TERC Blog

A Message from TERC's President

Written by Christine Reich, President | May 22, 2026 5:07:00 PM

Dear TERC Community,

Each day at TERC, I see our mission in action: continuous efforts to advance STEM learning for all. That has been my key takeaway during my first months as TERC’s President. After more than 30 years in STEM education, I can say without hesitation that the passion, creativity, and commitment of this team are extraordinary. TERC’s team recognizes that if innovation is at the heart of STEM, it must also be at the heart of STEM teaching and learning. If science, technology, engineering, and mathematics are evolving at an unprecedented pace, so must the ways we foster STEM learning.

For more than 60 years, TERC has advanced STEM learning through its educational research and development. While our history is long, our entrepreneurial spirit remains strong. We are a learning organization—one that evolves as the needs of our communities change. At this moment, we are asking not only how STEM is changing, but how we as a society want to change—and how STEM learning can help lead that transformation.

Over the past several months, we have taken a close look at our work. We have engaged staff and the Board in deep conversations about impact. We have spoken with partners—both long-standing collaborators and new voices—and asked a simple question: How can TERC best work with you to advance STEM learning?

The result of that reflection is the introduction of four new “currents” that will guide our work moving forward. These currents represent areas where we see the convergence of urgent opportunities for impact and TERC’s deep expertise. They are not a departure from who we are; they are a sharpening of our focus and a deepening of our commitment to STEM learning for everyone, everywhere.
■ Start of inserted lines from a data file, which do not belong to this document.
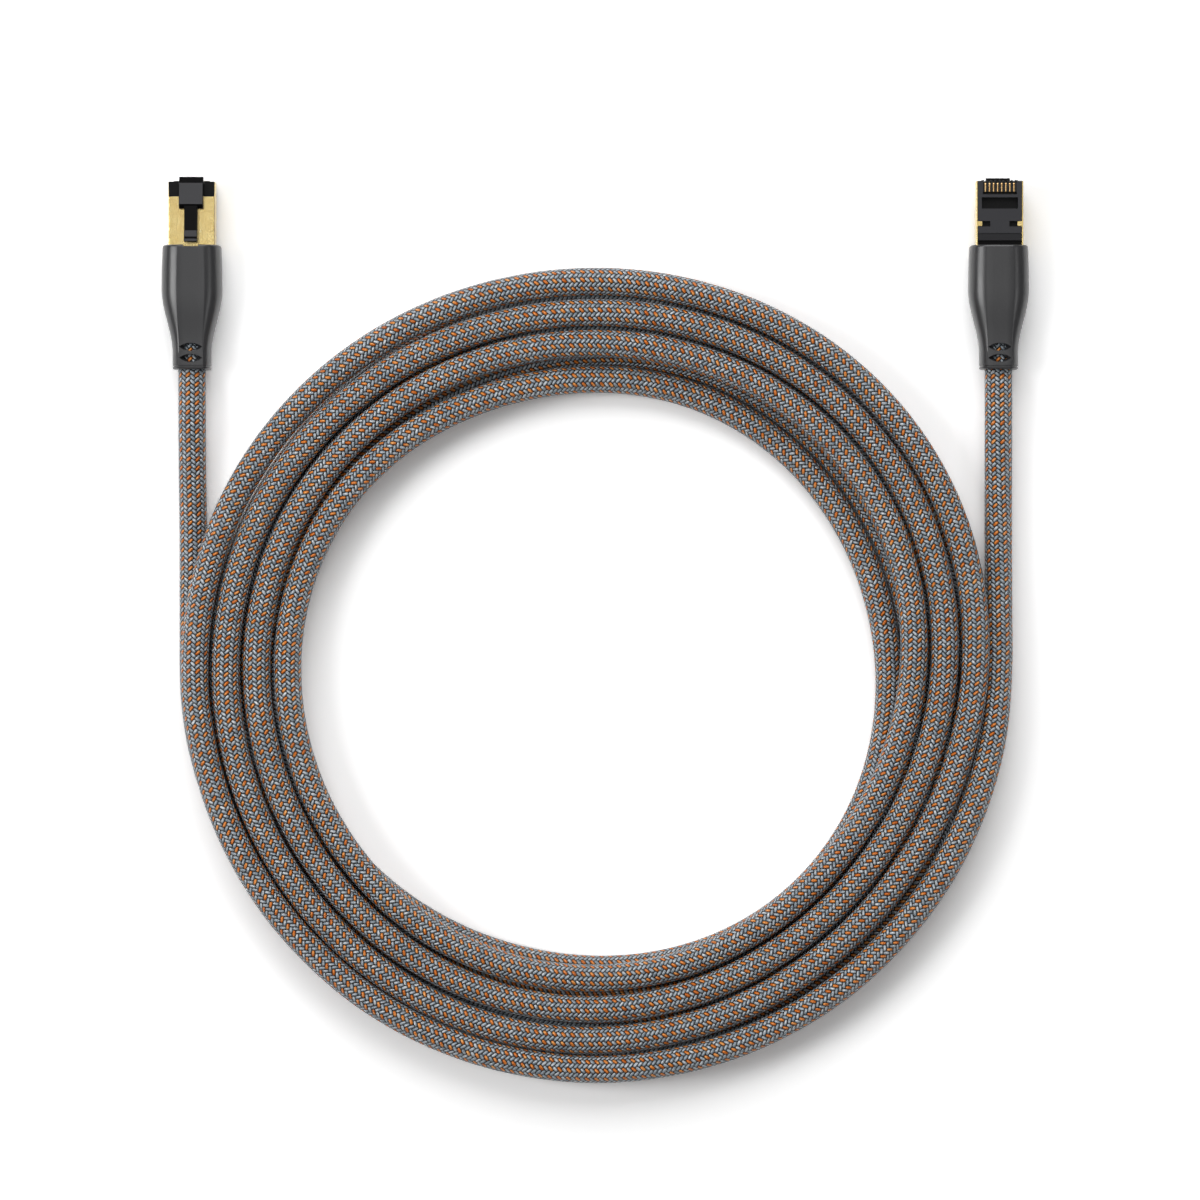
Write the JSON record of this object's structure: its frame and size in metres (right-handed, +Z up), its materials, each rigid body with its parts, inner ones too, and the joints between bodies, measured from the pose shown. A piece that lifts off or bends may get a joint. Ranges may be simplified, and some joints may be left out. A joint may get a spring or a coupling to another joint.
{
  "type": "ethernet patch cable",
  "caption": "Shielded network patch cable lying in a round coil, with a braided sleeve, moulded boots with strain-relief windows, and a latching modular plug on each end.",
  "frame": {"origin": "on the surface that the cable lies on, at the bottom centre of the box round the two plugs with their boots, midway between the plugs", "axes": "+X from plug a to plug b, +Y from the boots to the plugs' noses, +Z up from the surface"},
  "size_m": [0.2168, 0.2258, 0.0136],
  "materials": {
    "braided_sleeve": "woven herringbone sleeve in grey-blue and silver with orange tracers",
    "boot_rubber": "satin charcoal moulded elastomer",
    "housing_plastic": "black moulded plastic with a fine satin surface",
    "latch_plastic": "black-grey moulded plastic",
    "gold_shell": "satin gold plating on sheet metal",
    "gold_contact": "bright gold plating",
    "load_bar_plastic": "clear moulded plastic",
    "inner_mould_plastic": "natural moulded plastic",
    "cable_jacket": "extruded jacket",
    "shield_wire": "tinned copper wire braid",
    "pair_foil": "bright foil",
    "orange_wires": "orange insulation, one wire paler",
    "green_wires": "green insulation, one wire paler",
    "blue_wires": "blue insulation, one wire paler",
    "brown_wires": "brown insulation, one wire paler"
  },
  "bodies": {
    "root": {"lead_a": "braided_sleeve", "cable_coil": "braided_sleeve", "lead_b": "braided_sleeve", "housing_a": "housing_plastic", "shield_shell_a": "gold_shell", "load_bar_a": "load_bar_plastic", "inner_mould_a": "inner_mould_plastic", "boot_a": "boot_rubber", "sleeve_end_a": "braided_sleeve", "jacket_end_a": "cable_jacket", "folded_shield_a": "shield_wire", "pair_foils_a": "pair_foil", "orange_pair_a": "orange_wires", "green_pair_a": "green_wires", "blue_pair_a": "blue_wires", "brown_pair_a": "brown_wires", "contact_1_a": "gold_contact", "contact_2_a": "gold_contact", "contact_3_a": "gold_contact", "contact_4_a": "gold_contact", "contact_5_a": "gold_contact", "contact_6_a": "gold_contact", "contact_7_a": "gold_contact", "contact_8_a": "gold_contact", "housing_b": "housing_plastic", "shield_shell_b": "gold_shell", "load_bar_b": "load_bar_plastic", "inner_mould_b": "inner_mould_plastic", "boot_b": "boot_rubber", "sleeve_end_b": "braided_sleeve", "jacket_end_b": "cable_jacket", "folded_shield_b": "shield_wire", "pair_foils_b": "pair_foil", "orange_pair_b": "orange_wires", "green_pair_b": "green_wires", "blue_pair_b": "blue_wires", "brown_pair_b": "brown_wires", "contact_1_b": "gold_contact", "contact_2_b": "gold_contact", "contact_3_b": "gold_contact", "contact_4_b": "gold_contact", "contact_5_b": "gold_contact", "contact_6_b": "gold_contact", "contact_7_b": "gold_contact", "contact_8_b": "gold_contact"},
    "latch_a": {"latch_a": "latch_plastic"},
    "latch_b": {"latch_b": "latch_plastic"}
  },
  "joints": [
    {"name": "latch_a_press", "type": "hinge", "parent": "root", "child": "latch_a", "pos_m": [-0.1008, 0.02328, 0.0083], "axis": [1, 0, 0], "range_deg": [0, 8], "stiffness_Nm_per_rad": 0.02},
    {"name": "latch_b_press", "type": "hinge", "parent": "root", "child": "latch_b", "pos_m": [0.1008, 0.02328, 0.0037], "axis": [-1, 0, 0], "range_deg": [0, 8], "stiffness_Nm_per_rad": 0.02}
  ]
}
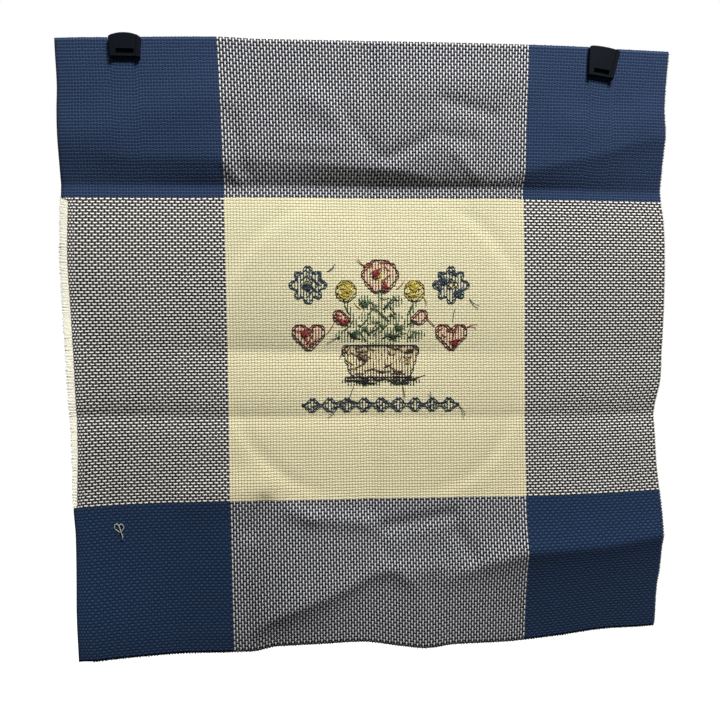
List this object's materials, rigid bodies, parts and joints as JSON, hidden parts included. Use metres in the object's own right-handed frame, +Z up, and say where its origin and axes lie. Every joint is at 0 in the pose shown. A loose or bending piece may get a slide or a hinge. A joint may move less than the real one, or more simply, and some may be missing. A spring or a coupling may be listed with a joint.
{
  "type": "cross-stitch picture cloth with two hanging clips",
  "caption": "Square woven cotton cloth with a stitched centre panel, two-tone borders and a frayed edge, hung face on from two plastic clips on its top edge.",
  "frame": {"origin": "middle of the hanging line, level with the tops of the clips and in the plane of the cloth", "axes": "+X to the viewer's right along the cloth's top edge, +Y away from the viewer, +Z up"},
  "size_m": [0.3803, 0.0193, 0.3854],
  "materials": {
    "cloth": "woven cotton, ecru centre with navy and ecru borders, matte",
    "clip": "moulded, satin blue-black",
    "thread": "stranded embroidery cotton in several colours, soft sheen"
  },
  "bodies": {
    "root": {"cloth": "cloth", "clip_left": "clip", "clip_right": "clip"}
  },
  "joints": []
}
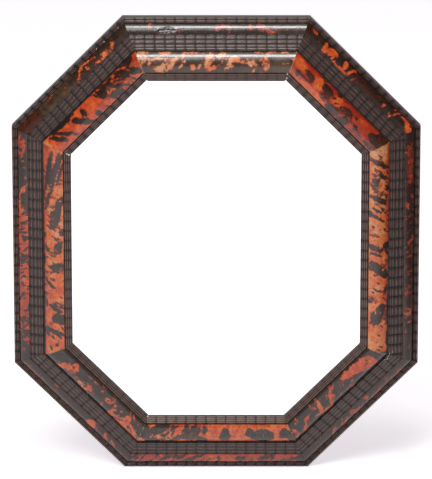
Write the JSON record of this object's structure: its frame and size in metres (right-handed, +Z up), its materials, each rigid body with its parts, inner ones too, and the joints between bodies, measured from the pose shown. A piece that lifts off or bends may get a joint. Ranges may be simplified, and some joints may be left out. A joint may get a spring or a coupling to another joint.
{
  "type": "octagonal wall mirror",
  "caption": "Octagonal wall mirror in a mitred frame that rises towards the glass, with dark rippled mouldings, convex tortoiseshell bands, a flush backboard and hanging rings.",
  "frame": {"origin": "middle of the flat back, on the outer face of the backboard, which is flush with the rails", "axes": "+Z up as the mirror hangs, +Y out of the back towards the wall, so that the glass faces -Y, and +X to the viewer's right"},
  "size_m": [0.506, 0.0474, 0.58],
  "materials": {
    "ebonised_pine": "blackened softwood, bare on the back",
    "ripple_wood": "stained and waxed fruitwood",
    "tortoiseshell": "polished shell over a red ground",
    "mirror_plate": "silvered plate glass",
    "bare_pine": "planed and aged",
    "beech": "planed",
    "hanger_brass": "dulled",
    "screw_steel": "dulled"
  },
  "bodies": {
    "mirror": {"core_rail_bottom": "ebonised_pine", "core_rail_bottom_right": "ebonised_pine", "core_rail_right": "ebonised_pine", "core_rail_top_right": "ebonised_pine", "core_rail_top": "ebonised_pine", "core_rail_top_left": "ebonised_pine", "core_rail_left": "ebonised_pine", "core_rail_bottom_left": "ebonised_pine", "outer_ripple_bottom": "ripple_wood", "outer_ripple_bottom_right": "ripple_wood", "outer_ripple_right": "ripple_wood", "outer_ripple_top_right": "ripple_wood", "outer_ripple_top": "ripple_wood", "outer_ripple_top_left": "ripple_wood", "outer_ripple_left": "ripple_wood", "outer_ripple_bottom_left": "ripple_wood", "outer_shell_bottom": "tortoiseshell", "outer_shell_bottom_right": "tortoiseshell", "outer_shell_right": "tortoiseshell", "outer_shell_top_right": "tortoiseshell", "outer_shell_top": "tortoiseshell", "outer_shell_top_left": "tortoiseshell", "outer_shell_left": "tortoiseshell", "outer_shell_bottom_left": "tortoiseshell", "middle_ripple_bottom": "ripple_wood", "middle_ripple_bottom_right": "ripple_wood", "middle_ripple_right": "ripple_wood", "middle_ripple_top_right": "ripple_wood", "middle_ripple_top": "ripple_wood", "middle_ripple_top_left": "ripple_wood", "middle_ripple_left": "ripple_wood", "middle_ripple_bottom_left": "ripple_wood", "inner_shell_bottom": "tortoiseshell", "inner_shell_bottom_right": "tortoiseshell", "inner_shell_right": "tortoiseshell", "inner_shell_top_right": "tortoiseshell", "inner_shell_top": "tortoiseshell", "inner_shell_top_left": "tortoiseshell", "inner_shell_left": "tortoiseshell", "inner_shell_bottom_left": "tortoiseshell", "sight_ripple_bottom": "ripple_wood", "sight_ripple_bottom_right": "ripple_wood", "sight_ripple_right": "ripple_wood", "sight_ripple_top_right": "ripple_wood", "sight_ripple_top": "ripple_wood", "sight_ripple_top_left": "ripple_wood", "sight_ripple_left": "ripple_wood", "sight_ripple_bottom_left": "ripple_wood", "mirror_glass": "mirror_plate", "glass_fillets": "bare_pine", "backboard": "bare_pine", "corner_splines": "beech", "backboard_screws": "screw_steel", "hanger_strap_left": "hanger_brass", "hanger_strap_right": "hanger_brass", "hanger_screws": "screw_steel"},
    "ring_left": {"hanger_ring_left": "hanger_brass"},
    "ring_right": {"hanger_ring_right": "hanger_brass"}
  },
  "joints": [
    {"name": "ring_left_swing", "type": "hinge", "parent": "mirror", "child": "ring_left", "pos_m": [-0.2249, 0.00285, 0.118], "axis": [1, 0, 0], "range_deg": [0, 180]},
    {"name": "ring_right_swing", "type": "hinge", "parent": "mirror", "child": "ring_right", "pos_m": [0.2249, 0.00285, 0.118], "axis": [1, 0, 0], "range_deg": [0, 180]}
  ]
}
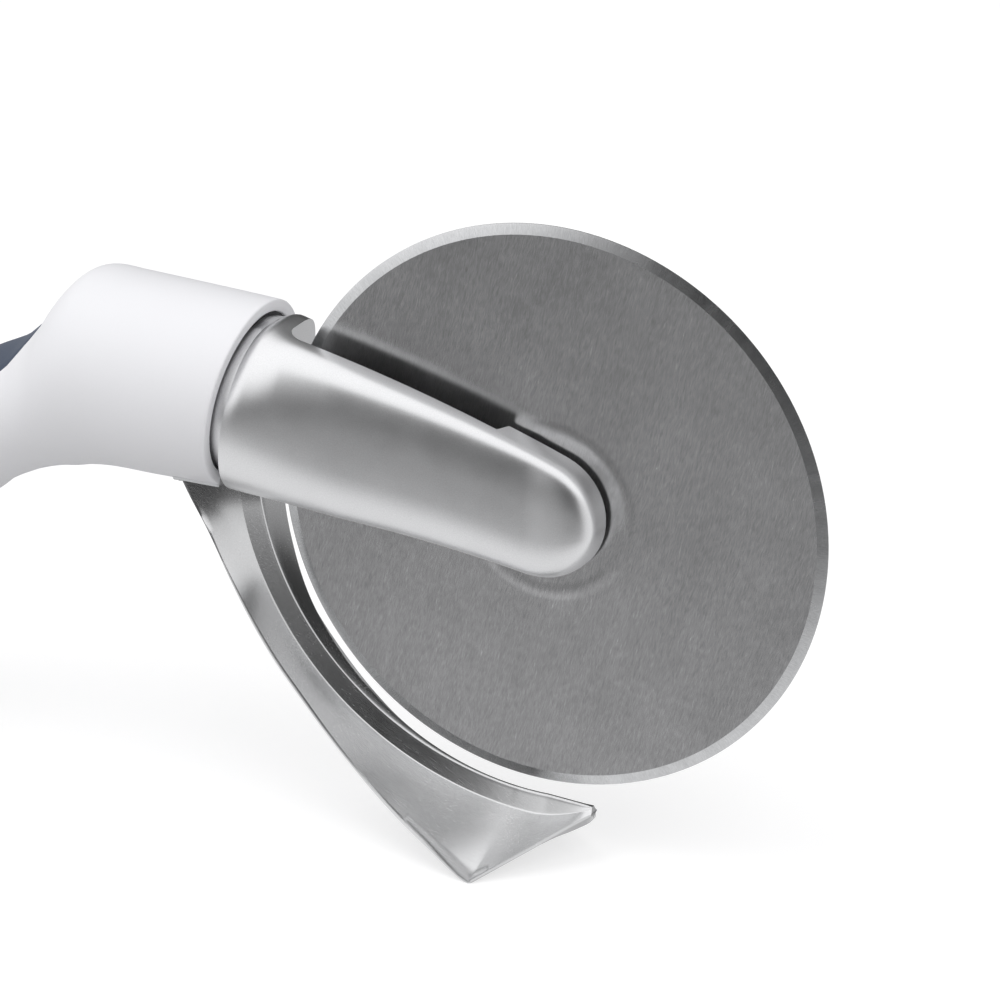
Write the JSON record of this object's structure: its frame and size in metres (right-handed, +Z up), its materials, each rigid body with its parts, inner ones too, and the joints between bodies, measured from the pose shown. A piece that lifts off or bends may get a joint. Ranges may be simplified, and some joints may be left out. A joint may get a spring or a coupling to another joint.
{
  "type": "pizza cutter wheel",
  "caption": "Round steel cutting wheel on a one-sided cast arm, with a curved guard foot below it and an overmoulded handle.",
  "frame": {"origin": "middle of the part's box at table height, where the corners of the guard foot and the butt of the handle rest", "axes": "+X along the tool towards the blade, +Y away from the side the arm is on, +Z up"},
  "size_m": [0.2596, 0.035, 0.1141],
  "materials": {
    "blade_steel": "brushed stainless steel",
    "hub_acetal": "moulded acetal",
    "axle_steel": "ground steel",
    "washer_plastic": "natural acetal",
    "screw_steel": "polished stainless steel",
    "arm_zinc": "satin, bead-blasted zinc casting",
    "seal_rubber": "soft matt",
    "foot_steel": "satin polished",
    "gasket_plastic": "soft moulded",
    "fixing_steel": "plain",
    "core_nylon": "moulded nylon",
    "shell_white": "semi-gloss white",
    "pad_navy": "soft-touch navy"
  },
  "bodies": {
    "handle": {"axle_sleeve": "axle_steel", "near_washer": "washer_plastic", "far_washer": "washer_plastic", "axle_screw": "screw_steel", "arm": "arm_zinc", "arm_seal": "seal_rubber", "guard_foot": "foot_steel", "foot_gasket": "gasket_plastic", "foot_screws": "fixing_steel", "handle_core": "core_nylon", "handle_shell": "shell_white", "grip_pad": "pad_navy"},
    "wheel": {"blade_disc": "blade_steel", "blade_hub": "hub_acetal"}
  },
  "joints": [
    {"name": "blade_spin", "type": "hinge", "parent": "handle", "child": "wheel", "pos_m": [0.0798, 0, 0.0641], "axis": [0, 1, 0], "continuous": true}
  ]
}
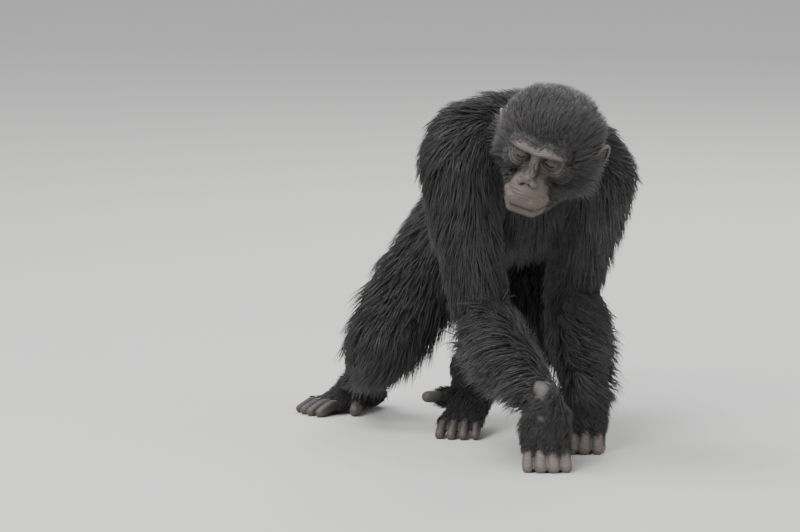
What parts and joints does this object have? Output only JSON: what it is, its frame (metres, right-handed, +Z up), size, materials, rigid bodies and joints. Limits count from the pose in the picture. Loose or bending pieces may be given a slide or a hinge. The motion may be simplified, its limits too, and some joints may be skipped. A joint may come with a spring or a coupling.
{
  "type": "chimpanzee",
  "caption": "Life-size still model of an adult chimpanzee walking on its knuckles, head turned and bent down, one hind leg stretched back to the side, in a long dark coat.",
  "frame": {"origin": "bottom centre of the bounding box, on the floor the animal stands on", "axes": "+Z up; the trunk lies along Y with the head toward -Y; the animal's left side is toward +X"},
  "size_m": [0.5454, 0.9068, 0.7176],
  "materials": {
    "coat_black": "long black coat with a faint grey-brown sheen",
    "skin_face": "dark grey-brown bare skin of the face and ears, matte",
    "skin_hand": "dark grey skin of hands and feet under short hair",
    "eye_brown": "dark brown, wet gloss"
  },
  "bodies": {
    "root": {"chest": "coat_black", "abdomen": "coat_black", "pelvis": "coat_black", "neck": "coat_black", "upper_arm_left": "coat_black", "forearm_left": "coat_black", "thigh_left": "coat_black", "shank_left": "coat_black", "hand_left": "skin_hand", "foot_left": "skin_hand", "ear_left": "skin_face", "eye_left": "eye_brown", "upper_arm_right": "coat_black", "forearm_right": "coat_black", "thigh_right": "coat_black", "shank_right": "coat_black", "hand_right": "skin_hand", "foot_right": "skin_hand", "ear_right": "skin_face", "eye_right": "eye_brown", "head": "skin_face"}
  },
  "joints": []
}
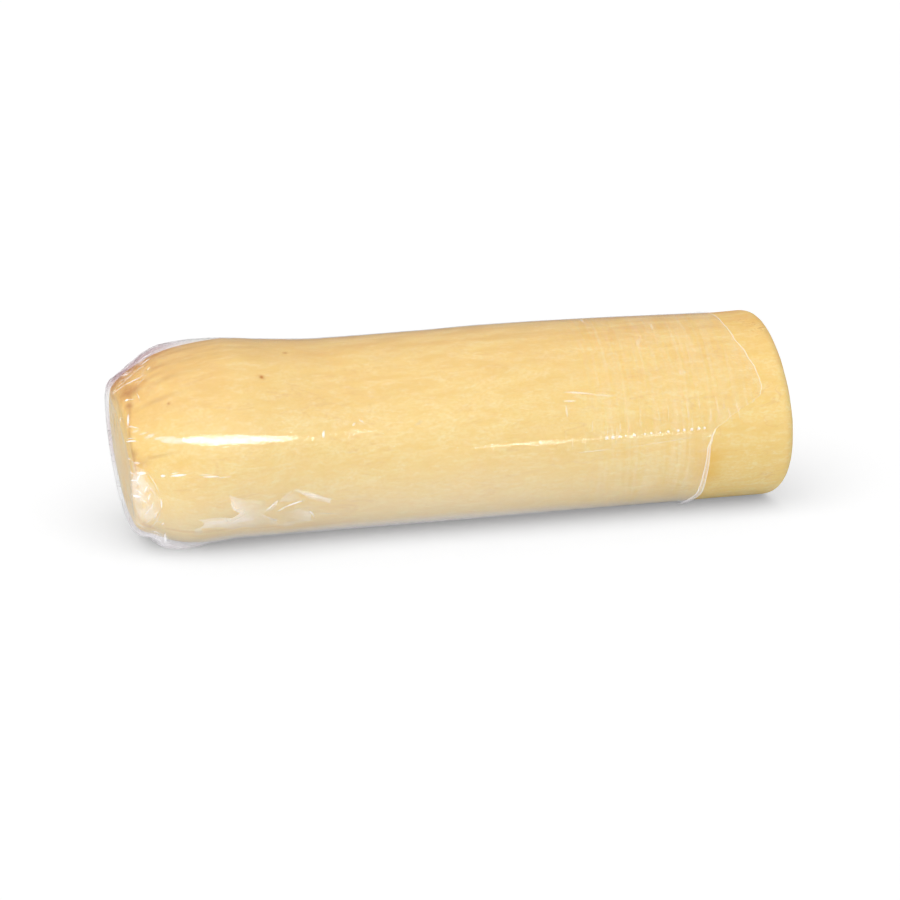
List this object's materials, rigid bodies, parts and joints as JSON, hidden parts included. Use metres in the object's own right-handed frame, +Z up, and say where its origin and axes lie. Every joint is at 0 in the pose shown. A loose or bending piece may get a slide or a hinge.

CURRENT  Highlighting STEM Across the Community

STEM is not confined to classrooms or workplaces. It is ubiquitously present in our homes, our neighborhoods, our cultural practices, and the issues that shape our communities. Yet too often, its role in our everyday lives goes unrecognized.

Through this current, we center STEM learning in and with communities. We embed STEM experiences in family activities, informal learning spaces, arts organizations, and community-based initiatives. Whether through dance that illuminates physics, maker-centered math experiences, or environmental stewardship projects grounded in local concerns, we connect STEM to lived experience.

Equally important, we are committed to co-design—working not simply for communities but with them. By drawing on cultural strengths, curiosity, and local priorities, we make STEM learning more relevant, more joyful, and more deeply rooted in everyday life.

CURRENT  Leveraging Emerging Technologies for Inclusivity

Emerging technologies, including artificial intelligence (AI), are transforming education. It is not, however, the technology itself that determines who succeeds—it is how those technologies are implemented and how the learning experiences are designed.

At TERC, we approach emerging technologies as tools to broaden participation in STEM learning. Through codesign with educators and learners, we develop experiences that strengthen critical thinking, problem-solving, collaboration, and agency. Our goal is to support educators—not replace them—and we work together to deepen STEM learning for all.

CURRENT  Growing Mathematical Identities and Understanding at Every Age

For too long, mathematics has been framed as exclusive—something reserved for the few. These narratives shape who participates and who gets counted out. At a time when algorithms and large data sets guide decisions at every level of society, we need everyone to see themselves as capable mathematical thinkers.

Mathematical identity is not fixed but is developed through experience. When learners of all ages—children, youth, adults, families, educators—engage in mathematics as a creative, sense-making, and culturally connected endeavor, confidence grows and participation expands.

This current takes a community ecosystem approach, supporting authentic mathematical experiences in schools, public spaces, family settings, and workforce contexts. By redefining what counts as math—and who gets to do it—we aim to cultivate strong mathematical identities across generations.

CURRENT  Expanding Career Opportunities through STEM

Today, STEM knowledge and skills shape opportunity in nearly every sector of the economy—healthcare, agriculture, manufacturing, AI, and even the arts, entertainment, public service, construction, and more. Yet, expanding access to career pathways requires more than delivering STEM content in the classroom. Learners must see themselves as capable STEM thinkers, recognize the many ways STEM shows up across professions, and engage in learning experiences that foster belonging, agency, and joy.

From K–12 classrooms to adult education and university systems, TERC designs and studies approaches that reduce structural barriers and strengthen pathways into meaningful careers. We address identity, pedagogy, and systems together—because lasting change requires coordinated efforts that enable learners not just to enter STEM pathways, but to persist and thrive within them.

 

In this issue of Hands-on, you will see these currents in action as each article represents work that connects to at least one of them. Collectively, these articles also paint a picture of how TERC is working in partnership with others to intentionally shape the future of STEM learning. If the currents resonate with your work, your research, or your community, we invite you to join us in affecting change. Together, we can reimagine STEM learning—and advance a future where science and mathematics truly serve everyone, everywhere.